Interwoven with the narratives about Steve and Curt are a number of humorous misadventures involving characters like Steve’s strong-willed girlfriend, Laurie (Cindy Williams), radio DJ Wolfman Jack (playing himself), the eager young Terry the Toad (Charles Martin Smith) and his new friend Debbie (Candy Clark), as well as the popular hot rodder John Milner (Paul Le Mat) and a teen who is wise beyond her years named Carol (Mackenzie Phillips). An antagonist in the form of a rival hot rodder named Bob Falfa (Harrison Ford) cruises the streets in search of Milner.

Executive-produced by Francis Ford Coppola, American Graffiti was shot at a breakneck pace of mostly night shoots in the summer of 1972. Initially, the Marin County town of San Rafael was chosen as a shooting location, until the production moved quickly to the nearby community of Petaluma. Each day between shooting periods, Lucas would edit the film with Verna Fields, his then-wife Marcia Lucas, and sound designer Walter Murch. Onset, accomplished filmmaker Haskell Wexler traveled daily from Los Angeles to consult with Lucas on the cinematography (the director wanted the film to look “like a jukebox”).

American Graffiti captures a moment in time. The nation was at the peak of its first rock ‘n roll era, when cruising and street racing were activities that obsessed teenagers in small towns everywhere. America was also on the cusp of great cultural and socio-political change, from the British Invasion of new rock music to the civil rights movement to the Vietnam War. 50 years ago, audiences in 1973 would’ve been keenly aware of how much their country had changed in the preceding decade. As Graffiti premiered, for example, the Watergate trials had kept Americans glued to their television sets.

The film helped kickstart a wave of nostalgia in popular culture, with movies like Grease and television shows like Happy Days following in its wake. But Graffiti is not a lament for a bygone era. Lucas’ brilliance was to craft a story that spoke both to its time and to all time. It appeals to those who are interested in great music, teen fashions, and souped-up cars, but it’s also funny, endearing, and inspiring to anyone with its tale about young people making decisions that will shape their futures. In the wake of the movie’s release (to this day one of the most profitable films ever made), Lucas was touched to receive letters from young audience members who’d been moved by the film. They played an important role in the filmmaker’s crafting of his next project, a space fantasy meant specifically for young people called Star Wars.

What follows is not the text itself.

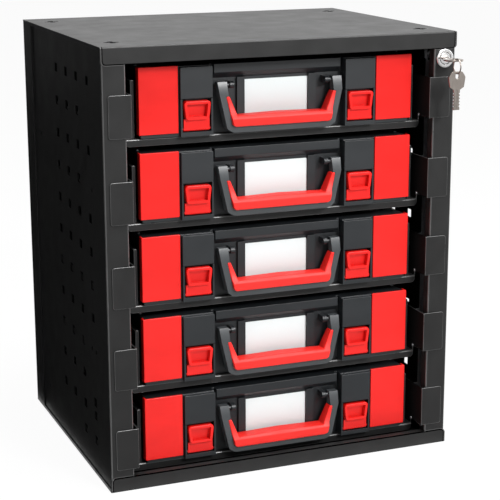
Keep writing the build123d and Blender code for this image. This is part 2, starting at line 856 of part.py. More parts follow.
with BuildPart() as lock_plug:
    with BuildSketch(lock_plane.offset(-lock_body)):
        Circle(lock_plug_radius)
    extrude(amount=lock_body + lock_bezel)
    chamfer(lock_plug.edges().group_by(Axis.Y)[0], lock_groove)
    with BuildSketch(lock_plane.offset(lock_bezel)):
        Rectangle(keyway_width, keyway_height)
    extrude(amount=-keyway_depth, mode=Mode.SUBTRACT)

# The cam bears on the end of the plug; its pin reaches through the bar's slot.
cam_front = lock_body + cam_gap
cam_pin_end = bar_setback + bar_thickness - sheet - cam_gap

with BuildPart() as lock_cam:
    with BuildSketch(lock_plane.offset(-cam_front)):
        Circle(cam_radius)
    extrude(amount=-cam_thickness)
    with BuildSketch(lock_plane.offset(-lock_body)):
        Circle(lock_plug_radius / 2)
    extrude(amount=-cam_gap)
    with BuildSketch(lock_plane.offset(-cam_front - cam_thickness)):
        with Locations((0, cam_throw)):
            Circle(cam_pin_radius)
    extrude(amount=cam_front + cam_thickness - cam_pin_end)

# Lock bar: a strip behind the upright, with a slotted head over the cam's pin and a finger for each tray
# welded to it.
bar_inner = lock_x - bar_width / 2
bar_head = lock_level + cam_throw
finger_tip = tray_outer + finger_play
slot_half = cam_throw + cam_pin_radius + cam_slot_end

bar_top = bar_head - bar_head_height / 2

with BuildPart() as bar_strip:
    with BuildSketch(Plane.XZ.offset(-behind(bar_setback))):
        with Locations((lock_x, (bar_bottom + bar_top) / 2)):
            Rectangle(bar_width, bar_top - bar_bottom)
    extrude(amount=-bar_thickness)

with BuildPart() as bar_slot:
    with BuildSketch(Plane.XZ.offset(-behind(bar_setback))):
        with Locations((lock_x, bar_head)):
            Rectangle(bar_head_width, bar_head_height)
            SlotOverall(2 * slot_half, 2 * (cam_pin_radius + cam_slot_play), mode=Mode.SUBTRACT)
    extrude(amount=-bar_thickness)

with BuildPart() as bar_fingers:
    with BuildSketch(Plane.XZ.offset(-behind(bar_setback))):
        for level in levels:
            with Locations(((finger_tip + bar_inner) / 2, level + finger_level + finger_height / 2)):
                Rectangle(bar_inner - finger_tip, finger_height)
    extrude(amount=-bar_thickness)

# Guides: two loops on the inside of the right panel that hold the bar upright.
bar_room = bar_thickness + 2 * bar_guide_play
loop_inner = bar_inner - 2 * bar_guide_play

with BuildPart() as bar_guides:
    for level in (levels[0], levels[-2]):
        with BuildSketch(Plane.XY.offset(level + bar_guide_level)):
            with Locations(((loop_inner + side_inner) / 2, behind(bar_setback + bar_thickness / 2))):
                Rectangle(side_inner - loop_inner, bar_room + 2 * sheet)
            with Locations((lock_x, behind(bar_setback + bar_thickness / 2))):
                Rectangle(bar_width + 2 * bar_guide_play, bar_room, mode=Mode.SUBTRACT)
        extrude(amount=bar_guide_height)

# Keys: the same blank twice, one in the plug and one hanging from the ring.
eye_middle = key_strip + key_eye_length / 2
cut_side = key_cut_depth * math.sqrt(2)
cut_middle = key_bow_length + key_blade_length / 2

with BuildSketch(Plane.XY) as key_outline:
    with BuildLine():
        Polyline(
            (-key_bow_end / 2, 0),
            (-key_bow_width / 2, key_bow_wide_at),
            (-key_bow_shoulder / 2, key_bow_shoulder_at),
            (-key_blade_width / 2, key_bow_length),
            (key_blade_width / 2, key_bow_length),
            (key_bow_shoulder / 2, key_bow_shoulder_at),
            (key_bow_width / 2, key_bow_wide_at),
            (key_bow_end / 2, 0),
            close=True,
        )
    make_face()
    bow_corners = key_outline.vertices().group_by(Axis.Y)
    fillet(bow_corners[0] + bow_corners[1], key_bow_round)
    fillet(key_outline.vertices().group_by(Axis.Y)[-2], key_shoulder_round)
    with Locations((0, key_bow_length + key_blade_length / 2)):
        Rectangle(key_blade_width, key_blade_length)
    with Locations((0, cut_middle)):
        with GridLocations(key_blade_width, key_cut_pitch, 2, key_cut_count):
            Rectangle(cut_side, cut_side, rotation=45, mode=Mode.SUBTRACT)
    with Locations((0, eye_middle)):
        SlotOverall(key_eye_length, key_eye_width, rotation=90, mode=Mode.SUBTRACT)

key_plane = Plane(origin=(lock_x, upright_face - lock_bezel - key_stand_off, lock_level), x_dir=(1, 0, 0))


def key_blank(plane):
    """A key cut on both edges, with a groove down each face of its blade."""
    with BuildPart() as blank:
        with BuildSketch(plane):
            add(key_outline.sketch_local)
        extrude(amount=key_thickness / 2, both=True)
        for face in (-1, 1):
            with BuildSketch(plane.offset(face * key_thickness / 2)):
                with Locations((0, key_bow_length + key_blade_length / 2)):
                    Rectangle(key_groove_width, key_blade_length)
            extrude(amount=-face * key_groove_depth, mode=Mode.SUBTRACT)
    return blank.part


key = key_blank(key_plane)

# The ring hangs from the strip beyond the eye of the key in the lock, with room to swing over its corners.
half_key = key_thickness / 2
ring_inside = ring_radius - ring_wire
strip_corner = math.hypot(key_strip / 2, half_key)
ring_drop = ring_inside - strip_corner - ring_play
ring_y = upright_face - lock_bezel - key_stand_off + key_strip / 2

with BuildPart() as key_ring:
    Torus(ring_radius, ring_wire, rotation=(0, 90, 0))
key_ring_placed = key_ring.part.moved(Location((lock_x, ring_y, lock_level - ring_drop)))

hang_level = lock_level - ring_drop - ring_inside + ring_play
spare_plane = Plane(origin=(lock_x, ring_y, hang_level + key_strip), x_dir=(1, 0, 0), z_dir=(0, 1, 0))
spare_key = key_blank(spare_plane)


def write(solid, name):
    """One labelled STEP file for each piece."""
    solid.label = name
    export_step(solid, f"parts/{name}.step")


for name, piece in {
    "side_left": side_left,
    "side_right": side_right,
    "top_panel": top_panel,
    "bottom_panel": bottom_panel,
    "rear_panel": rear_panel,
    "stacking_plugs": stacking_plugs,
    "slide_rails": slide_rails,
    "lock_barrel": lock_barrel,
    "lock_plug": lock_plug,
    "lock_cam": lock_cam,
    "bar_guides": bar_guides,
}.items():
    write(piece.part, name)
write(key, "key")
write(spare_key, "spare_key")
write(key_ring_placed, "key_ring")
write(Compound(bar_strip.solids() + bar_slot.solids() + bar_fingers.solids()), "lock_bar")
tray_pieces = [tray, tray_sides, tray_tabs, tray_guides, tray_bars]
tray_welded = Compound([solid for piece in tray_pieces for solid in piece.solids()])

for bay, level in enumerate(levels, start=1):
    write(tray_welded.moved(Location((0, 0, level))), f"tray_{bay}")
    for name, piece in {
        "case_base": case_base,
        "case_lid": case_lid,
        "corner_plates": corner_plates,
        "label": label,
        "handle": handle,
        "grip": grip,
    }.items():
        write(piece.part.moved(Location((0, 0, level + case_gap))), f"{name}_{bay}")
    for side, sign in {"left": -1, "right": 1}.items():
        at = Location((sign * block_middle, 0, level + case_gap))
        write(latch.part.moved(at), f"latch_{side}_{bay}")
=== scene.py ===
"""Looks of a lockable steel cabinet with five pull-out trays, each holding a plastic assortment case."""

import json
import math

import bmesh
import bpy
from mathutils import Euler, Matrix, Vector

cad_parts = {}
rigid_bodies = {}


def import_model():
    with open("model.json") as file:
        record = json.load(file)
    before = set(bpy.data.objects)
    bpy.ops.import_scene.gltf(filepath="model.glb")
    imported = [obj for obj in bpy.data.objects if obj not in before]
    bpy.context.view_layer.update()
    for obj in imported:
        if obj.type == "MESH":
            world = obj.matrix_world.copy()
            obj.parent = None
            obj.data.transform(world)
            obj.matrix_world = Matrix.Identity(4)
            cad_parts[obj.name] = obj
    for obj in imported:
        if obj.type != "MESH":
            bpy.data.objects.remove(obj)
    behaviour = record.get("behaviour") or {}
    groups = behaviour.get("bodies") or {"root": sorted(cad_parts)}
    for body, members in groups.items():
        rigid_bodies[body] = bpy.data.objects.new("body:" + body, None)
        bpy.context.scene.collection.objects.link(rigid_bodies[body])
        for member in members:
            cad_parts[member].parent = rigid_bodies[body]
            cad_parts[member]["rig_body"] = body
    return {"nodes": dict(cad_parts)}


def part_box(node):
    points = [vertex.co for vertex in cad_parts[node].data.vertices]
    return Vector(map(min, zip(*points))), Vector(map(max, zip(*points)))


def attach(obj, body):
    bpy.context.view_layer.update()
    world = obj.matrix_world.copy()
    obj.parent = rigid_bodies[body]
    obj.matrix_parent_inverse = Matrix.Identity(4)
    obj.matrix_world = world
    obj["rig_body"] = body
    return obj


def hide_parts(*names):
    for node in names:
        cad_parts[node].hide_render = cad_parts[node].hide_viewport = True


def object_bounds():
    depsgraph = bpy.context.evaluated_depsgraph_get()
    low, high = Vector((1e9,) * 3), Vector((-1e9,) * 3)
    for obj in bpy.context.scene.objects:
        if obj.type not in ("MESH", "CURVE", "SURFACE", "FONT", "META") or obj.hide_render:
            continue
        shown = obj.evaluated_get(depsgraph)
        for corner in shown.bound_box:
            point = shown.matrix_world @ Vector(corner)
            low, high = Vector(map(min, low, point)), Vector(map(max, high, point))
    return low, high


BAYS = 5
SIDES = ("left", "right")
MM = 0.001

# Camera, fitted to points of the cabinet in the photograph, in metres and degrees
CAMERA_PLACE = (-0.650, -1.686, 0.674)
CAMERA_AZIMUTH = -21.79
CAMERA_ELEVATION = 14.03
CAMERA_ROLL = -0.16
CAMERA_LENS = 108.0
SENSOR_WIDTH = 36.0
CAMERA_RANGE = 50.0

# Floor and surroundings
FLOOR_REACH = 14.0
FLOOR_PAPER = (0.93, 0.93, 0.93, 1.0)
FLOOR_GLOW = 0.95
WHITE = (1.0, 1.0, 1.0, 1.0)
SURROUNDINGS_LIGHT = 0.24

# Studio cards that only reflections see: one beside the cabinet, two sheets on the floor
SIDE_CARD_X = -0.55
SIDE_CARD_START = -0.4
SIDE_CARD_END = 3.4
SIDE_CARD_HEIGHT = 1.6
SIDE_CARD_GREY = 0.01
SIDE_SHEET_GAP = 3.5 * MM
SIDE_SHEET_SETBACK = 10.0 * MM
FRONT_SHEET_START = -3.6
FRONT_SHEET_REACH = 2.4
FRONT_SHEET_GAP = 15.0 * MM
FRONT_SHEET_GREY = 0.38
SHEET_LIFT = 1.0 * MM

# Colours, as linear light
POWDER_BLACK = (0.0125, 0.0125, 0.0125)
CASE_GREY = (0.0105, 0.0125, 0.0145)
BAIL_GREY = (0.039, 0.043, 0.046)
SIGNAL_RED = (0.60, 0.006, 0.004)
GRIP_RED = (0.62, 0.012, 0.008)
CARD_WHITE = (0.60, 0.65, 0.65)
SOCKET_BLACK = (0.004, 0.004, 0.004)
CHROME = (0.88, 0.88, 0.88)
NICKEL = (0.36, 0.32, 0.29)
ZINC = (0.56, 0.57, 0.59)
# Painted shadow: the black drawn in the gap round the front lips
PAINTED_SHADOW_BLACK = (0.001, 0.001, 0.001, 1.0)

# The painted shadow in the gap round the cabinet's front lips, and the painted highlight outside it
SEAM_WIDTH = 1.3 * MM
SEAM_DEPTH = 3.0 * MM
SEAM_INSET = 2.4 * MM
SEAM_CORNER = 4.0 * MM
SEAM_HIGHLIGHT = 0.6 * SEAM_WIDTH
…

It was after an industry screening of American Graffiti that 20th Century Fox executive Alan Ladd, Jr. decided that he would offer to support Lucas on whichever project he next had in mind. Thus, the possibility of making Star Wars became a reality. Graffiti’s producer, Gary Kurtz, joined Lucas in the same role on the new project. The director also used his earnings from the movie to purchase Lucasfilm’s first official headquarters, a large Victorian house in the small town of San Anselmo, as well as bankroll his new visual effects division formed to bring Star Wars to the screen, Industrial Light & Magic.

Distributed by Universal Pictures, Graffiti opens with the classic view of the studio’s spinning globe while, softly in the background, a radio is dialed to a station. As the intro for Wolfman Jack’s program blares, the first title pops onto screen in neon green lettering: A Lucasfilm Ltd / Coppola Co. Production. It was the first time the Lucasfilm name had been seen. Back in 1971, the company’s formation had received no fanfare. There was no press release issued, no formal announcement made. So American Graffiti was Lucasfilm’s introduction to the world. 50 years later, we’re proud to continue greeting audiences with our emblem in movie theaters and on television screens.

“The film is about teenagers moving forward and making decisions about what they want to do in life,” Lucas said at the time, himself still in his late twenties. “But it’s also about the fact that you can’t live in the past, which is part of the same idea. You have to move forward, things can’t stay the same; essentially that’s the point of the film.”